Apple hatte als positives Beispiel für das iPhone 4 angemerkt, dass sich lediglich 16.000 Kunden, also 0,55 Prozent der drei Millionen Käufer, über das neue Smartphone beschwert hätten. Da Jobs in seiner Präsentation auch das HTC-Modell Droid Eris als Beispiel für Empfangsprobleme vorzeigte, hat HTC-Manager Eric Lin gegenüber dem britischen Dienst Pocket-lint erklärt, die Beschwerdequote des Eris läge bei 0,016 Prozent. Das Android-Handy Eris ist seit über einem Jahr auf dem Markt, Apples iPhone 4 lediglich seit drei Wochen.

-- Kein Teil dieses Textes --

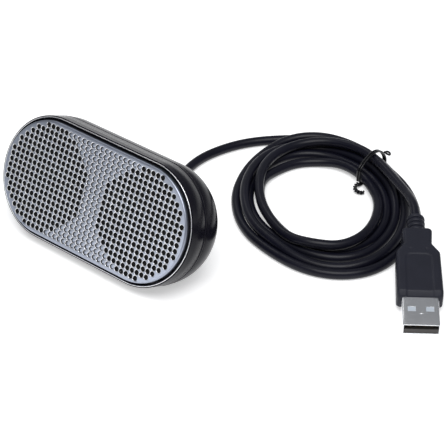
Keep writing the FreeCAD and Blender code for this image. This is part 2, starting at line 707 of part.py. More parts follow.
# Parts on the board: name, across, up the face, length, width, height, side of the board
BOARD_PARTS = [
    ("audio_chip", -3.2, 4.6, 5.0, 5.0, 1.0, "front"),
    ("amplifier_chip", 4.4, 3.8, 5.0, 4.0, 1.1, "front"),
    ("crystal", -2.4, -3.4, 4.6, 2.0, 1.4, "front"),
    ("inductor", 4.6, -3.2, 3.6, 3.6, 1.6, "front"),
]
for name, x, y, length, width, height, board_side in BOARD_PARTS:
    block = box(f"{name}_block", str(length), str(width), str(height), x, y, 0)
    shift = Placement(Vector(0, 0, -size("board_front")), Rotation())
    finish(block, name, FACE * shift * block.Placement)

board_back = size("board_front") + size("board_thick")
for side, x in (("left", -5.6), ("right", 5.6)):
    can = cylinder(f"capacitor_{side}_can", "2.5", "6")
    finish(can, f"capacitor_{side}", on_face(x, 7.4, board_back + 6))

for side, x in (("left", -size("post_offset")), ("right", size("post_offset"))):
    shank = cylinder(f"board_screw_{side}_shank", "Sizes.board_screw_radius", "6.4",
                     z=-size("board_front") - 6.4)
    head = cylinder(f"board_screw_{side}_head", "1.5", "0.8", z=-size("board_front"))
    finish(fuse(f"board_screw_{side}_solid", [shank, head]), f"board_screw_{side}",
           on_face(x, size("board_shift")))

for name, height in (("upper", size("upper_screw")), ("lower", size("lower_screw"))):
    shank = cylinder(f"case_screw_{name}_shank", "Sizes.screw_radius",
                     "Sizes.screw_head_depth - 7.2", z=-size("screw_head_depth"))
    head = cylinder(f"case_screw_{name}_head", "Sizes.screw_head_radius", "1.2",
                    z=-size("screw_head_depth") - 1.2)
    slot_across = box(f"case_screw_{name}_slot", "2.4", "0.5", "0.7",
                      0, 0, -size("screw_head_depth") - 1.4)
    slot_up = box(f"case_screw_{name}_slot_up", "0.5", "2.4", "0.7",
                  0, 0, -size("screw_head_depth") - 1.4)
    blank = fuse(f"case_screw_{name}_blank", [shank, head])
    finish(cut(f"case_screw_{name}_solid", blank, [slot_across, slot_up]),
           f"case_screw_{name}", on_face(0, height))


# -------------------------------------------------------------------- feet

for side, x in (("left", -size("foot_offset")), ("right", size("foot_offset"))):
    blank = box(f"foot_{side}_blank", "Sizes.foot_long", "Sizes.foot_wide", "Sizes.base_height",
                x, size("foot_back"), 0)
    doc.recompute()
    corners = [index for index, edge in enumerate(blank.Shape.Edges, start=1)
               if edge.BoundBox.ZLength > 0.5]
    rounded = doc.addObject("Part::Fillet", f"foot_{side}_rounded")
    rounded.Base = blank
    rounded.Edges = [(index, 3.0, 3.0) for index in corners]
    finish(rounded, f"foot_{side}")


# ------------------------------------------------------------------- cables

def rounded_path(points, label):
    """Straight runs through the points, joined by tangent arcs as large as they allow."""
    count = len(points)
    arcs, edges = [], []
    for i in range(1, count - 1):
        before, after = points[i - 1] - points[i], points[i + 1] - points[i]
        turn = math.pi - before.getAngle(after)
        setback = 0.45 * min(before.Length, after.Length)
        radius = setback / math.tan(turn / 2)
        start = points[i] + before.normalize() * setback
        end = points[i] + after.normalize() * setback
        inwards = (before + after).normalize()
        centre = points[i] + inwards * (radius / math.cos(turn / 2))
        middle = centre - inwards * radius
        arcs.append((start, middle, end))
        print(label, "bend", i, "radius", round(radius, 1), "turn", round(math.degrees(turn), 1))
    here = points[0]
    for start, middle, end in arcs:
        edges.append(Part.LineSegment(here, start).toShape())
        edges.append(Part.Arc(start, middle, end).toShape())
        here = end
    edges.append(Part.LineSegment(here, points[-1]).toShape())
    return Part.Wire(edges)


def tube(label, points, radius):
    """A round cable along a rounded path."""
    path = rounded_path(points, label)
    start_direction = path.Edges[0].tangentAt(path.Edges[0].FirstParameter)
    ring = Part.Wire([Part.Circle(points[0], start_direction, radius).toShape()])
    solid = path.makePipeShell([ring], True, False)
    section_volume = math.pi * radius ** 2 * path.Length
    print(label, "length", round(path.Length, 1), "volume", round(solid.Volume, 1),
          "section x length", round(section_volume, 1))
    feature = doc.addObject("Part::Feature", label + "_shape")
    feature.Shape = solid
    return finish(feature, label)


# Strain relief through the back wall: inner flange, neck and outer boot.
finish(turned("strain_relief_body", [
    ("0", "-Sizes.cavity_depth + 0.8"),
    ("Sizes.relief_flange", "-Sizes.cavity_depth + 0.8"),
    ("Sizes.relief_flange", "-Sizes.cavity_depth"),
    ("Sizes.outlet_radius - 0.05", "-Sizes.cavity_depth"),
    ("Sizes.outlet_radius - 0.05", "-Sizes.back_depth"),
    ("Sizes.relief_base", "-Sizes.back_depth"),
    ("Sizes.relief_tip", "-Sizes.relief_end"),
    ("0", "-Sizes.relief_end"),
]), "strain_relief", FACE)

inner_cable = cylinder("usb_lead_inside_shape", "Sizes.cable_diameter / 2 - 0.25",
                       "Sizes.cavity_depth - 0.8 - Sizes.board_front - Sizes.board_thick")
finish(inner_cable, "usb_lead_inside", on_face(0, 0, size("cavity_depth") - 0.8))

for side, direction in (("left", -1), ("right", 1)):
    lead = [Vector(direction * 8.0, -5.6, -14.0), Vector(direction * 8.0, -5.6, -12.2),
            Vector(direction * 9.6, -5.9, -11.6), Vector(direction * 10.6, -6.0, -10.6)]
    tube(f"speaker_wire_{side}", [FACE.multVec(point) for point in lead], 0.35)

# The cable leaves the back low, dips to the table and swings round to the coil.
cable_radius = size("cable_diameter") / 2
RUN = [
    FACE.multVec(Vector(0, 0, -size("relief_end"))),
    FACE.multVec(Vector(0, 0, -size("relief_end") - 11.0)),
    Vector(-4.6, 40.5, 1.9),
    Vector(-10.4, 49.0, 1.8),
    Vector(-11.9, 59.5, 1.8),
    Vector(-9.9, 70.0, 1.8),
    Vector(-5.6, 79.8, 1.8),
    Vector(2.0, 88.4, 2.2),
    Vector(11.0, 94.2, 3.0),
]
tube("usb_cable_run", RUN, cable_radius)

# Spare cable, coiled: one oval ring that the turns lie inside.
coil_turn = Placement(Vector(size("coil_x"), size("coil_y"), 0),
                      Rotation(Vector(0, 0, 1), size("coil_turned")))
rings = []
for name, long_half, short_half in (("coil_outside", "Sizes.coil_long", "Sizes.coil_short"),
                                    ("coil_hole", "Sizes.coil_hole_long",
                                     "Sizes.coil_hole_short")):
    oval = doc.addObject("Part::Ellipse", f"{name}_oval")
    oval.setExpression("MajorRadius", long_half)
    oval.setExpression("MinorRadius", short_half)
    raised = doc.addObject("Part::Extrusion", name)
    raised.Base = oval
    raised.DirMode = "Custom"
    raised.Dir = Vector(0, 0, 1)
    raised.setExpression("LengthFwd", "Sizes.coil_height")
    raised.Solid = True
    rings.append(raised)
plug_room = box("plug_room", "13", "26", "20", 0, -30, -4.4)
plug_room.Placement = coil_turn.inverse() * PLUG * plug_room.Placement
finish(cut("coil_ring", rings[0], [rings[1], plug_room]), "usb_cable_coil", coil_turn)

# Tail: from the coil's top down to the plug.
BOOT_END = PLUG.multVec(Vector(0, -size("mould_long") - 4 * size("boot_pitch"), 0))
nose = PLUG.Rotation.multVec(Vector(0, 1, 0))
TAIL = [
    BOOT_END,
    BOOT_END - nose * 6.0,
    Vector(71.1, 76.8, 11.4),
    Vector(66.4, 80.8, 9.2),
]
tube("usb_cable_tail", TAIL, cable_radius)


# ---------------------------------------------------------------- twist tie

# A thin wire loop round the bundle, with its two ends twisted together inside the coil.
TIE_LOOP = [
    Vector(43.4, 83.7, 5.0),
    Vector(43.4, 83.7, 11.2),
    Vector(42.8, 101.3, 11.2),
    Vector(42.8, 101.3, 0.55),
    Vector(43.4, 83.7, 0.55),
    Vector(43.6, 82.1, 3.6),
    Vector(45.2, 77.7, 2.4),
]
tube("twist_tie", TIE_LOOP, size("tie_diameter") / 2)


# --------------------------------------------------------------------- plug

shell = new_body("shell_body")
outline = sketch_on(shell, "shell_outline", "XZ_Plane", height="Sizes.shell_in")
half_wide, half_tall = "Sizes.shell_wide / 2", "Sizes.shell_tall / 2"
add_polygon(outline, [(half_wide, half_tall), ("-" + half_wide, half_tall),
                      ("-" + half_wide, "-" + half_tall), (half_wide, "-" + half_tall)])
shell_block = pad(shell, "shell_block", outline, "Sizes.shell_in + Sizes.shell_out",
                  backwards=True)
inside = sketch_on(shell, "shell_inside", "XZ_Plane", height="-Sizes.shell_out")
inner_wide = "(Sizes.shell_wide / 2 - Sizes.shell_wall)"
inner_tall = "(Sizes.shell_tall / 2 - Sizes.shell_wall)"
add_polygon(inside, [(inner_wide, inner_tall), ("-" + inner_wide, inner_tall),
                     ("-" + inner_wide, "-" + inner_tall), (inner_wide, "-" + inner_tall)])
pocket(shell, "shell_mouth", inside, "Sizes.shell_in + Sizes.shell_out", forwards=True)
doc.recompute()
windows = []
for name, side in (("left", -1), ("right", 1)):
    windows.append(box(f"latch_window_{name}", "Sizes.latch_wide", "Sizes.latch_long",
                       "Sizes.shell_tall + 2", side * size("latch_offset"),
                       size("latch_centre"), -size("shell_tall") / 2 - 1))
finish(cut("shell_cut", shell, windows), "plug_shell", PLUG)

mould = new_body("mould_body")
outline = sketch_on(mould, "mould_outline")
right_side = [
    ("Sizes.front_half", "0"),
    ("Sizes.shoulder_half", "-Sizes.shoulder_back"),
    ("Sizes.waist_half", "-Sizes.waist_back"),
    ("Sizes.neck_half", "-Sizes.neck_back"),
    ("Sizes.neck_end_half", "-Sizes.mould_long"),
]
left_side = [("-" + across, along) for across, along in reversed(right_side)]
add_polygon(outline, right_side + left_side)
mould_block = pad(mould, "mould_block", outline, "Sizes.mould_thick", midplane=True)
doc.recompute()
front_edges = []
for index, edge in enumerate(mould_block.Shape.Edges, start=1):
    bounds = edge.BoundBox
    if bounds.YMin > -0.01 and bounds.ZLength < 0.01:
        front_edges.append(f"Edge{index}")
bevel = mould.newObject("PartDesign::Chamfer", "mould_bevel_cut")
bevel.Base = (mould_block, front_edges)
bevel.setExpression("Size", "Sizes.mould_bevel")
doc.recompute()
shell_room = box("shell_room", "Sizes.shell_wide", "Sizes.shell_in + 2", "Sizes.shell_tall",
                 0, -size("shell_in") / 2 + 1, -size("shell_tall") / 2)
finish(cut("mould_cut", mould, [shell_room]), "plug_overmould", PLUG)

insulator = box("insulator_block", "Sizes.tongue_wide",
                "Sizes.shell_in + Sizes.shell_out - 0.6", "Sizes.tongue_thick",
                0, (size("shell_out") - size("shell_in")) / 2,
                -size("shell_tall") / 2 + size("shell_wall"))
finish(insulator, "plug_insulator", PLUG * insulator.Placement)

contact_floor = -size("shell_tall") / 2 + size("shell_wall") + size("tongue_thick")
for index, across in enumerate((-3.5, -1.0, 1.0, 3.5), start=1):
    strip = box(f"contact_{index}_strip", "Sizes.contact_wide", "Sizes.contact_long",
                "Sizes.contact_thick", across,
                size("shell_out") - 1.4 - size("contact_long") / 2, contact_floor)
    finish(strip, f"plug_contact_{index}", PLUG * strip.Placement)

# Ribbed boot where the cable enters the plug: rings with narrow necks between them.
boot_section = [("0", "-Sizes.mould_long")]
for index in range(4):
    start = f"-Sizes.mould_long - {index} * Sizes.boot_pitch"
    boot_section += [
        ("Sizes.boot_core", f"{start}"),
        ("Sizes.boot_core", f"{start} - 0.5"),
        ("Sizes.boot_ring - %.2f" % (0.12 * index), f"{start} - 0.7"),
        ("Sizes.boot_ring - %.2f" % (0.12 * index), f"{start} - 1.8"),
    ]
boot_section += [
    ("Sizes.boot_core", "-Sizes.mould_long - 4 * Sizes.boot_pitch"),
    ("0", "-Sizes.mould_long - 4 * Sizes.boot_pitch"),
]
finish(turned("boot_body", boot_section, "XY_Plane"), "plug_boot", PLUG)


# -------------------------------------------------------- check and write out

doc.recompute()
broken = []
for item in doc.Objects:
    if "Invalid" in item.State or "Error" in item.State:
        broken.append(item.Label)
for piece in parts:
    shape = piece.Shape
    if shape.isNull() or not shape.isValid() or len(shape.Solids) != 1:
        broken.append(f"{piece.Label} (solids {0 if shape.isNull() else len(shape.Solids)})")
if broken:
    raise RuntimeError("not sound: " + ", ".join(broken))

os.makedirs("parts", exist_ok=True)
for piece in parts:
    piece.Shape.exportStep(f"parts/{piece.Label}.step")
print(len(parts), "sub-parts written")
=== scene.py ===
"""Looks of a small USB speaker bar and its coiled cable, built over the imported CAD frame.

Lengths in the tables are millimetres; everything is turned into metres when it is placed.
"""
import math

import bmesh
import bpy
from mathutils import Matrix, Vector


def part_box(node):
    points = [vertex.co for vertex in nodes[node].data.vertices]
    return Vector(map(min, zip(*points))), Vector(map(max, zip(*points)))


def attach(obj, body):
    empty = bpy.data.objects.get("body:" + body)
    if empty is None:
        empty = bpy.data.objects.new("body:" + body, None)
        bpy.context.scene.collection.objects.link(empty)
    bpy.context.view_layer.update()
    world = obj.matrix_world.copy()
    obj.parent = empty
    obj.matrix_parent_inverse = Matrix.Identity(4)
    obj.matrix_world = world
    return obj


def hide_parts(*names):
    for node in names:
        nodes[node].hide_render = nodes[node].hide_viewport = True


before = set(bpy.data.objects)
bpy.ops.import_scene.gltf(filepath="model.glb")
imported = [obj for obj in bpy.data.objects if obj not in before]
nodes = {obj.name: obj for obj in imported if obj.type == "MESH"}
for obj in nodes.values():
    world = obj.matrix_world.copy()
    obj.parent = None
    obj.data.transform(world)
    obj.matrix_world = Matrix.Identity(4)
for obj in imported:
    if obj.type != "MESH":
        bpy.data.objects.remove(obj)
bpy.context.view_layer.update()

MM = 0.001
ROOT = "speaker"
scene = bpy.context.scene


# ------------------------------------------------------------------ frames

def placing(origin, across, along, outward):
    """Matrix that takes millimetres in a local frame to metres in the part's frame."""
    turn = Matrix((across, along, outward)).transposed().to_4x4()
    return Matrix.Translation(Vector(origin) * MM) @ turn @ Matrix.Diagonal((MM, MM, MM, 1))


RELIEF_END = 34.1
BOOT_LONG = 39
LEAN = math.radians(24.8)
FACE_OUT = Vector((0, -math.cos(LEAN), math.sin(LEAN)))
FACE_UP = Vector((0, math.sin(LEAN), math.cos(LEAN)))
FACE_MIDDLE = Vector((0, -9.83, 23.6))
FACE = placing(FACE_MIDDLE, (1, 0, 0), FACE_UP, FACE_OUT)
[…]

Software-Update nur kosmetisch

Dass die Empfangsqualität leidet, wenn man ein Handy komplett umfasst, bestreitet keiner der Hersteller. Sie verwehren sich aber gegen die Aussage, ihre Geräte hätten ebenso Designfehler, wie das iPhone 4 von Apple. Die Tatsache, dass sich die Antennen-Teile sogar nur mit einer kleinen Fingerberührung überbrücken lassen, ist Beweis dafür, dass es sich eindeutig um einen Hardware-Fehler handelt. Apple hatte ursprünglich Hoffnungen gemacht, man könnte die Probleme eventuell mit einem Software-Update beheben. Allerdings ändert die neue Version iOS 4.0.1 lediglich die Anzeige der Signalstärke und hat keine weiteren Auswirkungen.

Gute Testberichte

Unabhängig von dem spezifischen Problem hat das iPhone 4 auch großes Lob geerntet. Tester zeigten sich von dem neuen, hoch auflösenden Display angetan, ebenfalls wurden die verbesserte Kamera und die gesteigerte Akkuleistung gelobt. Auch das renommierte Verbraucherschutzmagazin Consumer Reports gab dem Gerät Bestnoten, allerdings kann es aufgrund des Designfehlers keine Empfehlung für das Apple-Handy aussprechen.. Im Alltag dürfte das iPhone 4 trotz des Antennenproblems gut funktionieren. Zumindest berichten einige Tester, sie hätten in Großstädten weniger abgebrochene Telefonate als mit den Vorgängermodellen. Allerdings stammen all diese Berichte aus den USA, wo die Netzqualität des Exklusivanbieters AT&T als inadäquat gilt.